--> $UNP Breakout Trade Review: +20% Gain Ahead Of Earnings

$UNP Breakout Trade Review: +20% Gain Ahead Of Earnings

We recently bought Union Pacific ($UNP) as a breakout trade, held it for ten weeks, then sold for a +20% gain ahead of earnings. Continue reading to find out why we picked this stock for buy entry, and how we managed this trade for maximum profitability with low risk.

The chart pattern of transportation stock Union Pacific ($UNP) first caught our attention in late October 2017.

At that time, the price of $UNP surged sharply higher, on heavier than average volume, after bouncing off key support of its 50-day moving average (50-day MA).

The 50-day MA had also crossed above the 200-day MA, following six months of basing action between $102 and $114.

But although the 50-day MA crossing above the 200-day MA is a bullish signal, it should not be used as an actual entry point because it’s too obvious.

When buy signals are too obvious to the average stock market speculator, a short-term pullback/shakeout usually follows.

The moving averages pointed to a clear buy signal, but we needed to wait for a low-risk entry point on the pullback.

Buying The Pullback For Low-Risk Entry

On November 7, we listed $UNP as an official buy setup in The Wagner Daily, your nightly swing trading report.

Our plan was to buy Union Pacific shares with a limit order, on a pullback to near the rising 10-day MA.
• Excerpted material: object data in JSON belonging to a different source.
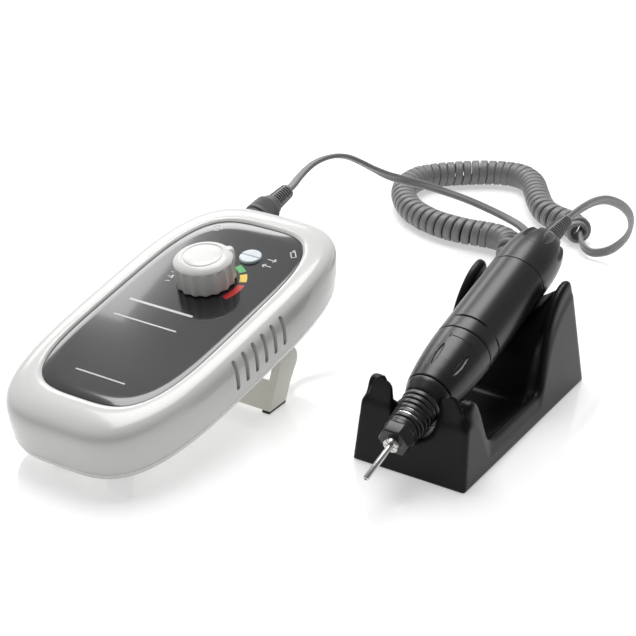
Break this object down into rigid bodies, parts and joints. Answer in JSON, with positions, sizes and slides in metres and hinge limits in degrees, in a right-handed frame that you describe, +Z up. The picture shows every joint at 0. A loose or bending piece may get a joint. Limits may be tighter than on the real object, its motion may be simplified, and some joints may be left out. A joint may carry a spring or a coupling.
{
  "type": "electric nail drill",
  "caption": "Rechargeable electric nail drill: tilted control unit with speed knob, pen handpiece with bit in a black cradle, grey curly cord.",
  "frame": {"origin": "on the surface it stands on, in the middle of the unit and cradle", "axes": "+Y along the unit towards its sockets, +X to the right, +Z up"},
  "size_m": [0.1737, 0.3599, 0.0628],
  "materials": {
    "white_case": "gloss",
    "black_panel": "gloss",
    "white_knob": "gloss",
    "pale_button": "gloss",
    "ivory_stand": "satin",
    "dark_rubber": "matte",
    "grey_cord": "satin",
    "grey_plug": "satin",
    "black_satin": "satin",
    "black_cradle": "satin",
    "steel": "polished",
    "plated": "polished",
    "magnet": "matte",
    "copper": "satin",
    "brush_block": "matte",
    "carbon": "matte",
    "board": "satin",
    "component": "satin",
    "cell_wrap": "gloss",
    "zinc": "satin",
    "socket_plastic": "satin"
  },
  "bodies": {
    "base": {"upper_case": "white_case", "lower_case": "white_case", "panel_glass": "black_panel", "speed_pot": "zinc", "rocker_switch": "component", "main_board": "board", "board_components": "component", "battery_cells": "cell_wrap", "motor_socket": "socket_plastic", "charge_jack": "socket_plastic", "case_screws": "steel", "front_feet": "dark_rubber", "lead_cord": "grey_cord", "curly_cord": "grey_cord", "tail_cord": "grey_cord", "cradle": "black_cradle", "cradle_pads": "dark_rubber"},
    "knob": {"speed_knob": "white_knob", "pot_shaft": "zinc"},
    "rocker": {"direction_rocker": "pale_button"},
    "stand": {"kickstand": "ivory_stand", "kickstand_grips": "dark_rubber"},
    "plug": {"plug_pin": "plated", "plug_grip": "grey_plug", "plug_relief": "grey_plug"},
    "handpiece": {"tail_relief": "grey_plug", "rear_cap": "black_satin", "barrel": "black_satin", "nose_sleeve": "black_satin", "nose_tip": "black_satin", "motor_can": "steel", "motor_magnets": "magnet", "brush_holder": "brush_block", "motor_brushes": "carbon", "rear_bearing": "steel", "middle_bearing": "steel", "front_bearing": "steel"},
    "chuck": {"chuck_ring": "black_satin"},
    "shaft": {"rotor": "copper", "commutator": "copper", "motor_shaft": "steel", "drive_coupling": "zinc", "spindle": "steel", "collet": "steel", "collet_spring": "steel"},
    "bit": {"nail_bit": "steel"}
  },
  "joints": [
    {"name": "knob_turn", "type": "hinge", "parent": "base", "child": "knob", "pos_m": [-0.045, 0.00488, 0.04409], "axis": [0, -0.1779, 0.984], "range_deg": [-102, 168]},
    {"name": "rocker_tilt", "type": "hinge", "parent": "base", "child": "rocker", "pos_m": [-0.0378, 0.02668, 0.04438], "axis": [1, 0, 0], "range_deg": [-6, 6]},
    {"name": "stand_fold", "type": "hinge", "parent": "base", "child": "stand", "pos_m": [-0.045, 0.00644, 0.01745], "axis": [1, 0, 0], "range_deg": [0, 124]},
    {"name": "plug_pull", "type": "slide", "parent": "base", "child": "plug", "axis": [0, 0.984, 0.1779], "range_m": [0, 0.012], "deforming": ["lead_cord"]},
    {"name": "handpiece_lift", "type": "slide", "parent": "base", "child": "handpiece", "axis": [0, -0.2639, 0.9646], "range_m": [0, 0.04], "deforming": ["tail_cord"]},
    {"name": "chuck_turn", "type": "hinge", "parent": "handpiece", "child": "chuck", "pos_m": [0.063, 0.00908, 0.03114], "axis": [0, -0.9646, -0.2639], "range_deg": [0, 60]},
    {"name": "spindle_spin", "type": "hinge", "parent": "handpiece", "child": "shaft", "pos_m": [0.063, 0.03513, 0.03827], "axis": [0, -0.9646, -0.2639], "continuous": true},
    {"name": "bit_pull", "type": "slide", "parent": "shaft", "child": "bit", "axis": [0, -0.9646, -0.2639], "range_m": [0, 0.03]}
  ]
}
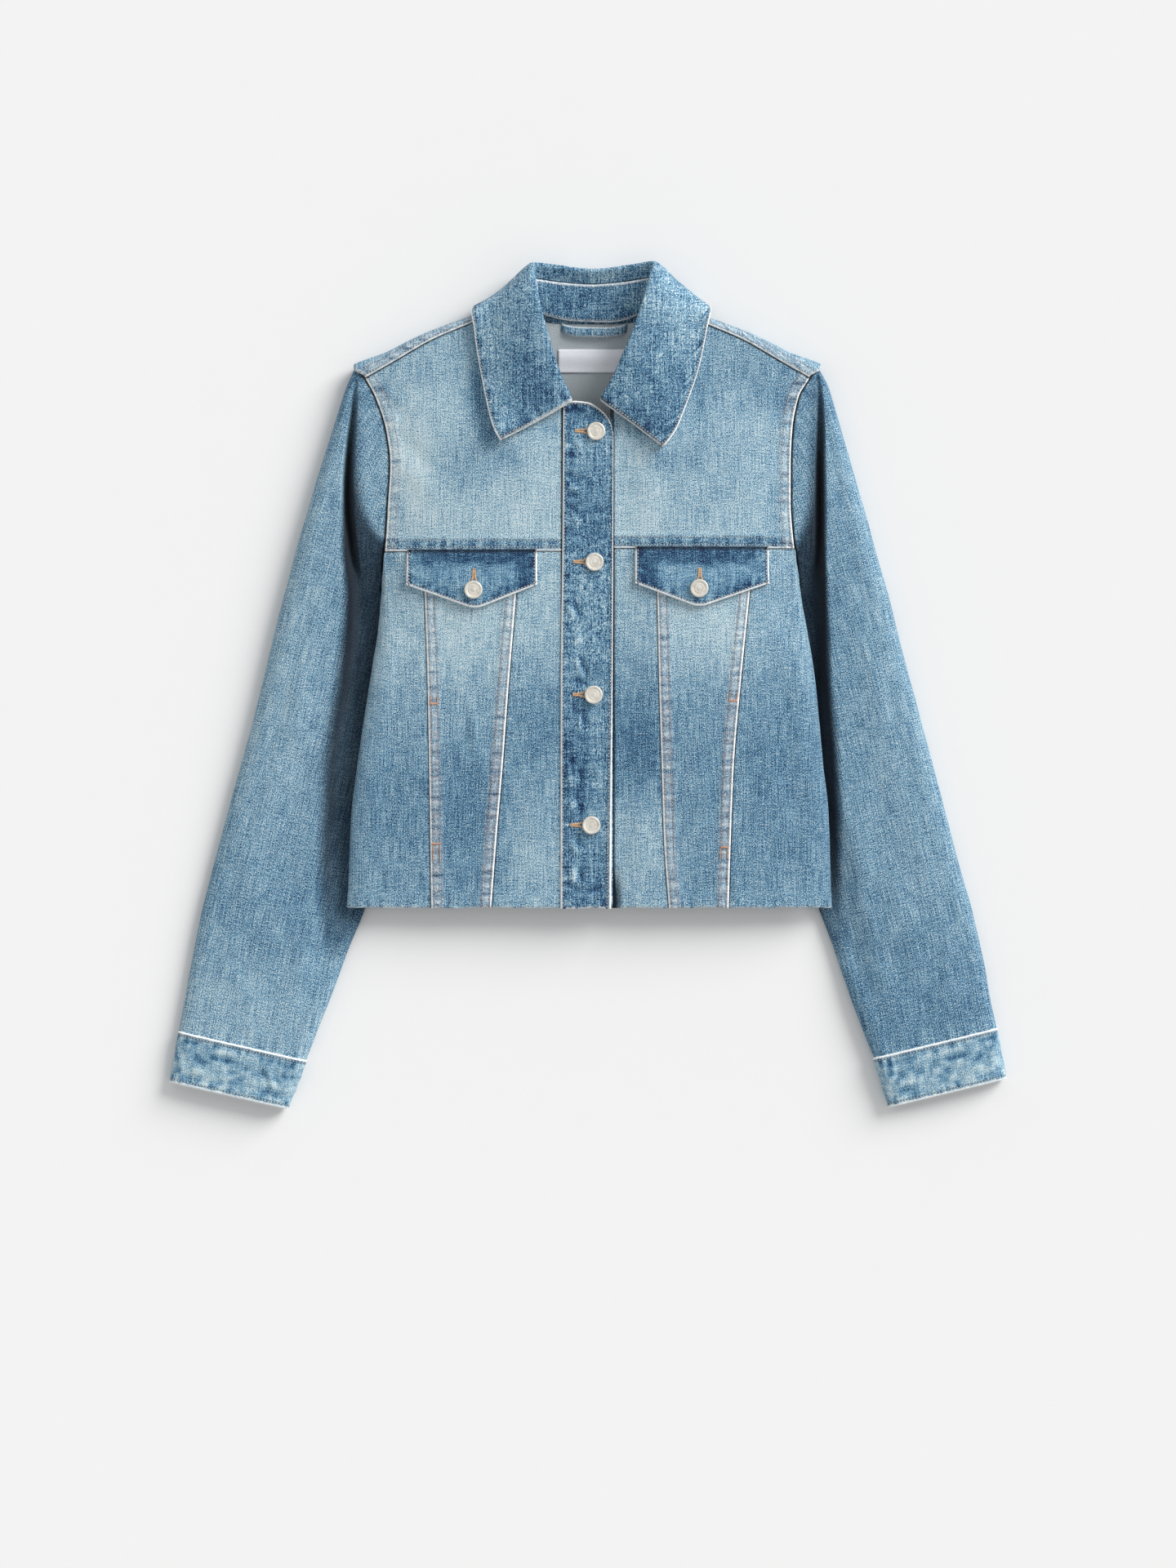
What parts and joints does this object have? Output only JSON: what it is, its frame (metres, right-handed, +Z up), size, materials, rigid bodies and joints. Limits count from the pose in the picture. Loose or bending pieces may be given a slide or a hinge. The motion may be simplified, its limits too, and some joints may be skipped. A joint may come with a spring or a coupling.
{
  "type": "denim jacket",
  "caption": "Cropped trucker jacket in washed blue denim, laid flat and buttoned, with point collar, chest pocket flaps and barrel cuffs",
  "frame": {"origin": "middle of the jacket's outline seen from above, on the surface that it lies on", "axes": "+X to the viewer's right, which is the wearer's left; +Y towards the collar; +Z up off the surface, away from the back of the jacket"},
  "size_m": [0.6991, 0.7066, 0.0403],
  "materials": {
    "denim": "washed indigo denim, twill weave with slubs, pale abraded seam edges",
    "denim_reverse": "reverse face of the denim, mostly undyed weft",
    "stitch_thread": "tone-on-tone spun sewing thread",
    "buttonhole_thread": "tan spun thread, tightly worked",
    "label_cloth": "blank woven satin tape",
    "button_metal": "worn antique nickel plate on a tack button"
  },
  "bodies": {
    "root": {"back_panel": "denim", "back_yoke": "denim", "collar_leaf": "denim", "collar_stand": "denim", "cuff_left": "denim", "cuff_right": "denim", "flap_button_left": "button_metal", "flap_button_right": "button_metal", "front_centre_left": "denim", "front_centre_right": "denim", "front_middle_left": "denim", "front_middle_right": "denim", "front_side_left": "denim", "front_side_right": "denim", "front_yoke_left": "denim", "front_yoke_right": "denim", "hanger_loop": "denim", "neck_label": "label_cloth", "placket_button_1": "button_metal", "placket_button_2": "button_metal", "placket_button_3": "button_metal", "placket_button_4": "button_metal", "placket_left": "denim", "placket_right": "denim", "pocket_flap_left": "denim", "pocket_flap_right": "denim", "sleeve_top_left": "denim", "sleeve_top_right": "denim", "sleeve_under_left": "denim", "sleeve_under_right": "denim"}
  },
  "joints": []
}
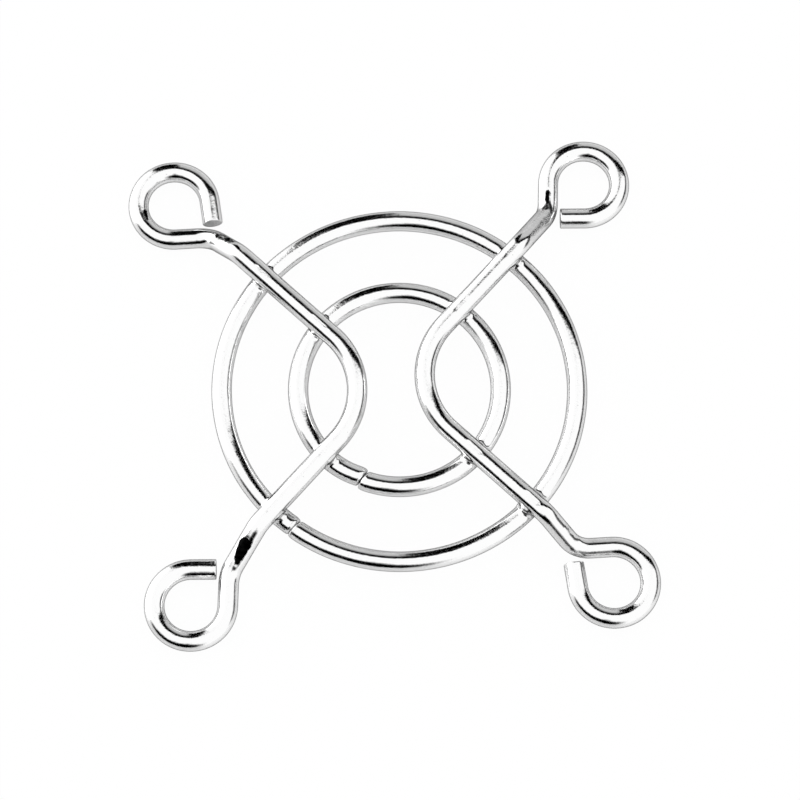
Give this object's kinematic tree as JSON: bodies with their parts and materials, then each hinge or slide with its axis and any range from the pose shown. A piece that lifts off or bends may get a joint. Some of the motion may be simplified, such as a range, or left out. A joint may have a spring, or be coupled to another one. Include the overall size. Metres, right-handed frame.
{
  "type": "wire fan guard",
  "caption": "Chrome-plated wire finger guard for a small axial fan: bent support wires with screw eyes, carrying concentric rings.",
  "frame": {"origin": "middle of the screw-eye pattern, on the plane that the eyes stand on", "axes": "+Z away from the fan, +X and +Y along the sides of the hole pattern; the vees of the two supports open towards -X and +X"},
  "size_m": [0.0392, 0.0392, 0.0039],
  "materials": {
    "plated_wire": "bright chrome plate over nickel on drawn steel wire"
  },
  "bodies": {
    "root": {"left_support_wire": "plated_wire", "right_support_wire": "plated_wire", "outer_ring": "plated_wire", "inner_ring": "plated_wire"}
  },
  "joints": []
}
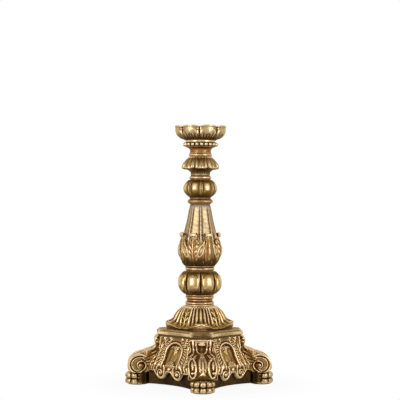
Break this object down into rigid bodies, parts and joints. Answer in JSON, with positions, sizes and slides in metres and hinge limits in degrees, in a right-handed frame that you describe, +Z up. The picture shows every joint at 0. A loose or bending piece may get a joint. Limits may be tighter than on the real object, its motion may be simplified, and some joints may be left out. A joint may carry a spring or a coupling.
{
  "type": "torchere candle stand",
  "caption": "Carved and gilded candle stand with a scroll-legged paw-foot base, a lobed and leaf-clasped column and a petal cup for a pillar candle.",
  "frame": {"origin": "on the floor plane, under the middle of the stand", "axes": "+Z up along the column, -Y towards the front leg, +X towards the right leg"},
  "size_m": [0.345, 0.345, 0.6],
  "materials": {
    "gilt_pale": "burnished gold leaf over bole on carved wood, bright and worn on the high parts",
    "gilt_dark": "antiqued gold leaf over red-brown bole on carved wood, dark in the hollows",
    "bare_wood": "unfinished limewood",
    "stained_wood": "dark stained wood with traces of gold",
    "pan_brass": "aged sheet brass",
    "zinc_steel": "zinc-plated steel",
    "felt": "dark brown wool felt"
  },
  "bodies": {
    "root": {"felt_pads": "felt", "paw_front": "gilt_dark", "paw_right": "gilt_dark", "paw_back": "gilt_dark", "paw_left": "gilt_dark", "plinth": "stained_wood", "base_core": "bare_wood", "leg_front": "gilt_dark", "leg_right": "gilt_dark", "leg_back": "gilt_dark", "leg_left": "gilt_dark", "panel_front_left": "gilt_dark", "panel_front_right": "gilt_dark", "panel_back_right": "gilt_dark", "panel_back_left": "gilt_dark", "leg_dowels": "bare_wood", "paw_screws": "zinc_steel", "plinth_screws": "zinc_steel", "top_plate": "gilt_dark", "shell_dome": "gilt_dark", "ring_collar": "gilt_pale", "lower_knop": "gilt_pale", "vase_ring": "gilt_pale", "fluted_vase": "gilt_pale", "leaf_1": "gilt_dark", "leaf_2": "gilt_dark", "leaf_3": "gilt_dark", "leaf_4": "gilt_dark", "leaf_5": "gilt_dark", "leaf_6": "gilt_dark", "leaf_7": "gilt_dark", "leaf_8": "gilt_dark", "neck_ring": "gilt_pale", "upper_knop": "gilt_pale", "spool_ring": "gilt_pale", "leaf_canopy": "gilt_pale", "neck_spool": "gilt_pale", "bead_ring": "gilt_pale", "petal_cup": "gilt_pale", "candle_pan": "pan_brass", "tie_rod": "zinc_steel", "top_nut": "zinc_steel", "top_washer": "zinc_steel", "bottom_nut": "zinc_steel", "bottom_washer": "zinc_steel"}
  },
  "joints": []
}
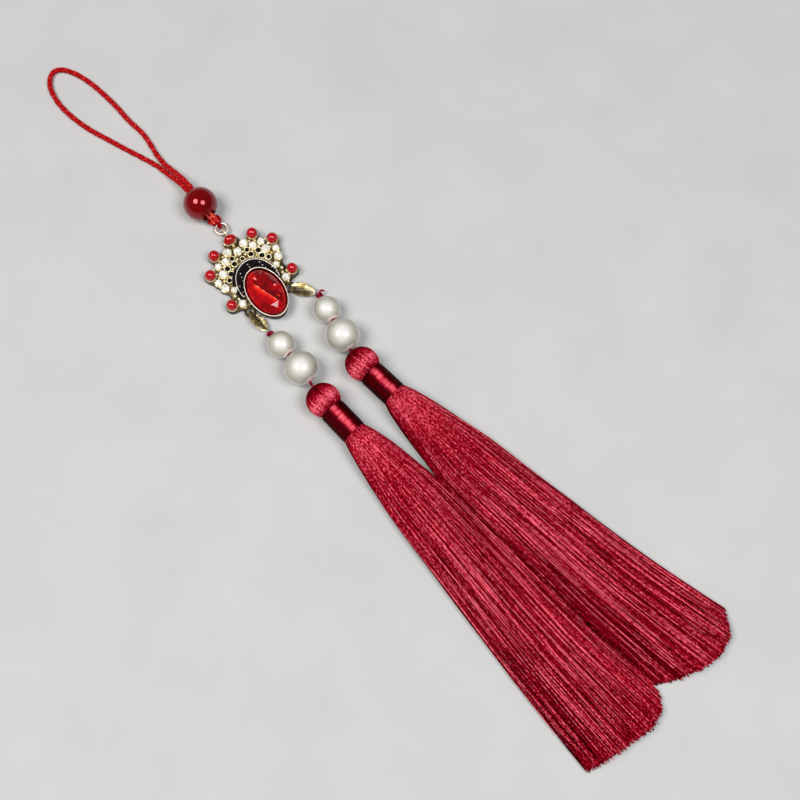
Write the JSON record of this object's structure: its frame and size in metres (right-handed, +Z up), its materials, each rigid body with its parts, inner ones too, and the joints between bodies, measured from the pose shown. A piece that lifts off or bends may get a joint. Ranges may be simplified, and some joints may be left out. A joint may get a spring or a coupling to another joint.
{
  "type": "tassel pendant",
  "caption": "Hanging ornament with a cord loop, a round bead, a jewelled openwork medallion, and pearls on clasps above fringed silk tassels, lying flat.",
  "frame": {"origin": "on the surface it lies on, below the middle of the pendant's outline without its hanging loop", "axes": "+Z up from the surface, +Y from the tassels' cut ends towards the hanging loop, +X to the right seen from above with the loop at the top"},
  "size_m": [0.0586, 0.2617, 0.0099],
  "materials": {
    "red_cord": "braided scarlet cord, matt",
    "red_glass": "deep red, polished",
    "gold_metal": "pale gold plating, bright",
    "clear_stone": "cream-white cut stones, glossy",
    "black_enamel": "near-black, with fine bright grains",
    "pearl_coat": "ivory pearl, satin gloss",
    "dark_thread": "dark red twisted thread",
    "tassel_silk": "crimson silk thread with a soft sheen",
    "satin_wrap": "crimson satin, wound tight"
  },
  "bodies": {
    "root": {"hanging_loop": "red_cord", "red_bead": "red_glass", "knotted_cord": "red_cord", "top_ring": "gold_metal", "medallion_plate": "gold_metal", "stone_bezel": "gold_metal", "oval_stone": "red_glass", "dark_crescent": "black_enamel", "stud_top": "red_glass", "stud_upper_left": "red_glass", "stud_upper_right": "red_glass", "stud_side_left": "red_glass", "stud_side_right": "red_glass", "stud_lower_left": "red_glass", "stud_lower_right": "red_glass", "stone_crown": "clear_stone", "stone_a_left": "clear_stone", "stone_a_right": "clear_stone", "stone_b_left": "clear_stone", "stone_b_right": "clear_stone", "stone_c_left": "clear_stone", "stone_c_right": "clear_stone", "stone_d_left": "clear_stone", "stone_d_right": "clear_stone", "stone_e_left": "clear_stone", "stone_e_right": "clear_stone", "stone_f_left": "clear_stone", "stone_f_right": "clear_stone", "stone_g_left": "clear_stone", "stone_g_right": "clear_stone", "stone_h_left": "clear_stone", "stone_h_right": "clear_stone", "clasp_left": "gold_metal", "clasp_right": "gold_metal", "pearl_small_left": "pearl_coat", "pearl_small_right": "pearl_coat", "pearl_big_left": "pearl_coat", "pearl_big_right": "pearl_coat", "pearl_thread_left": "dark_thread", "pearl_thread_right": "dark_thread", "tassel_ball_left": "tassel_silk", "tassel_ball_right": "tassel_silk", "neck_wrap_left": "satin_wrap", "neck_wrap_right": "satin_wrap", "tassel_skirt_left": "tassel_silk", "tassel_skirt_right": "tassel_silk"}
  },
  "joints": []
}
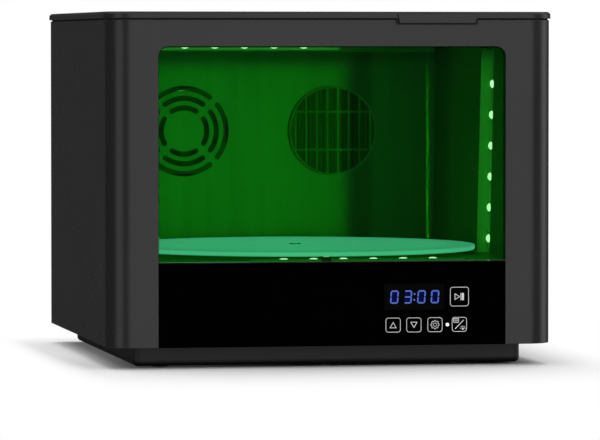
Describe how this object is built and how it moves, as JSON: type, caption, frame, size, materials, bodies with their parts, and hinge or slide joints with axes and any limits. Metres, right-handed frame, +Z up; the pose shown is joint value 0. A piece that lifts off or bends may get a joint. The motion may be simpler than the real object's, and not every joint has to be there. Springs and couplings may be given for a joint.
{
  "type": "dental lab light curing unit",
  "caption": "Bench-top light curing box for dental models: hinged lid over a tinted-window chamber with turntable, light strips, fans, touch keys and display.",
  "frame": {"origin": "middle of the outline seen from above, on the bench under the rubber feet", "axes": "+Z up, the window and controls face -Y, +X is to the right of a person facing the window"},
  "size_m": [0.453, 0.467, 0.3535],
  "materials": {
    "graphite_shell": "fine satin graphite paint",
    "black_base": "matt black moulding",
    "foot_rubber": "matt rubber",
    "green_window": "clear tinted acrylic",
    "fascia_black": "gloss black panel",
    "display_lens": "smoked display window",
    "display_black": "display block",
    "liner_metal": "satin aluminium sheet",
    "zinc_sheet": "zinc plated sheet",
    "opal_disc": "opal acrylic disc",
    "machined_hub": "turned aluminium",
    "steel_pin": "ground steel",
    "led_dome": "clear lamp domes",
    "board_green": "circuit board",
    "bar_white": "white light bar housing",
    "black_plastic": "black moulding",
    "touch_copper": "touch contacts",
    "filter_fleece": "pleated filter fleece",
    "seal_rubber": "soft rubber strip"
  },
  "bodies": {
    "housing": {"base_plinth": "black_base", "rubber_feet": "foot_rubber", "bottom_pan": "zinc_sheet", "front_frame": "graphite_shell", "left_side_panel": "graphite_shell", "right_side_panel": "graphite_shell", "rear_panel": "graphite_shell", "top_deck": "zinc_sheet", "chamber_floor": "liner_metal", "left_liner": "liner_metal", "right_liner": "liner_metal", "back_wall": "liner_metal", "left_light_board": "board_green", "right_light_board": "board_green", "left_leds": "led_dome", "right_leds": "led_dome", "vent_grille": "black_plastic", "vent_filter": "filter_fleece", "top_light_lens": "bar_white", "window_pane": "green_window", "control_fascia": "fascia_black", "display_window": "display_lens", "display_module": "display_black", "control_board": "board_green", "touch_pads": "touch_copper", "top_light_bar": "bar_white", "top_leds": "led_dome", "floor_light_bar": "bar_white", "floor_leds": "led_dome", "chamber_sensor": "black_plastic", "turntable_motor": "zinc_sheet", "left_fan_frame": "black_plastic", "right_fan_frame": "black_plastic", "lid_seal": "seal_rubber", "left_hinge_base": "steel_pin", "right_hinge_base": "steel_pin", "left_hinge_pin": "steel_pin", "right_hinge_pin": "steel_pin", "power_inlet": "black_plastic", "switch_body": "black_plastic", "power_supply": "zinc_sheet", "driver_board": "board_green", "lid_switch": "black_plastic"},
    "turntable": {"turntable_disc": "opal_disc", "turntable_cap": "machined_hub", "turntable_hub": "machined_hub"},
    "lid": {"lid_shell": "graphite_shell", "lid_tray": "liner_metal", "lid_pull": "graphite_shell", "left_hinge_leaf": "steel_pin", "right_hinge_leaf": "steel_pin"},
    "left_fan": {"left_fan_rotor": "black_plastic"},
    "right_fan": {"right_fan_rotor": "black_plastic"},
    "rocker": {"power_rocker": "black_plastic"}
  },
  "joints": [
    {"name": "lid_hinge", "type": "hinge", "parent": "housing", "child": "lid", "pos_m": [0, 0.23, 0.3461], "axis": [-1, 0, 0], "range_deg": [0, 100]},
    {"name": "turntable_spin", "type": "hinge", "parent": "housing", "child": "turntable", "pos_m": [0, -0.0205, 0.1144], "axis": [0, 0, 1], "continuous": true},
    {"name": "left_fan_spin", "type": "hinge", "parent": "housing", "child": "left_fan", "pos_m": [-0.081, 0.2269, 0.2275], "axis": [0, -1, 0], "continuous": true},
    {"name": "right_fan_spin", "type": "hinge", "parent": "housing", "child": "right_fan", "pos_m": [0.081, 0.2269, 0.2275], "axis": [0, -1, 0], "continuous": true},
    {"name": "power_rocker_tilt", "type": "hinge", "parent": "housing", "child": "rocker", "pos_m": [-0.105, 0.226, 0.062], "axis": [0, 0, 1], "range_deg": [0, 16]}
  ]
}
If the 10-day MA failed to hold on a pullback, the 20-day exponential moving average (20-day EMA) was providing more support just below.

The chart below (taken directly from that day’s report) shows the bullish trade setup at the time:

$UNP DAILY

As expected, $UNP pulled back and triggered our buy entry at $116.67 the next day.

The stock initially failed to hold above its 10-day MA following our buy entry.

However, $UNP found support after a few brief (and typical) shakeouts below its 20-day EMA.

Union Pacific then consolidated in a tight, sideways range for a week before breaking out to fresh highs in late November (on increasing volume).

The buy entry, consolidation, and breakout is clearly displayed on the chart below:

$UNP DAILY 2

Riding The Bullish Momentum

$UNP was an easy position to hold after the breakout because the uptrend that followed was smooth and steady.

The best breakout-induced uptrends hold above their 10-day MAs after the bullish momentum gets under way.

Looking at the chart below, notice that $UNP held firmly above its 10-day MA throughout the entire advance:

$UNP DAILY 3

As long as an uptrending stock remains above its 10-day MA, there is typically no reason to sell — let the winner ride the bullish momentum to maximize your gain.

But because the quarterly earnings report was scheduled for January 25, we eventually tightened our protective stop order on two-thirds of the position size to lock in profits.

That sell stop order triggered on January 23, enabling Wagner Daily subscribers to lock in a solid 20% gain on most of the shares.

We initially planned to hold the remaining third of the winning position into earnings, but later felt the stock was too extended to take the risk.

As such, we sold the remaining shares on the January 24 open and secured another 20% gain on the rest of position.

Selling Union Pacific ahead of its earnings was a good move because $UNP opened about 6% lower on January 25 (a little luck never hurts).

Managing Winners Into Earnings

With our style of stock trading, which combines swing and position trading, we usually aim to sell into strength when there is an extended rally ahead of an earnings report.

This is especially true when it’s a well-known large cap stock like $UNP.

Conversely, if a small to mid-cap stock is breaking out from a first stage base and not extended on the monthly chart, we are a bit more aggressive with holding the position.

In this case, we prefer to sell partial shares into strength, then hold the remaining shares through earnings — but only IF overall market conditions are strong.

Regardless, there is no “one size fits all” solution to the question of whether to hold a stock through earnings.

Each situation is unique and a stock’s reaction to earnings is always a craps shoot.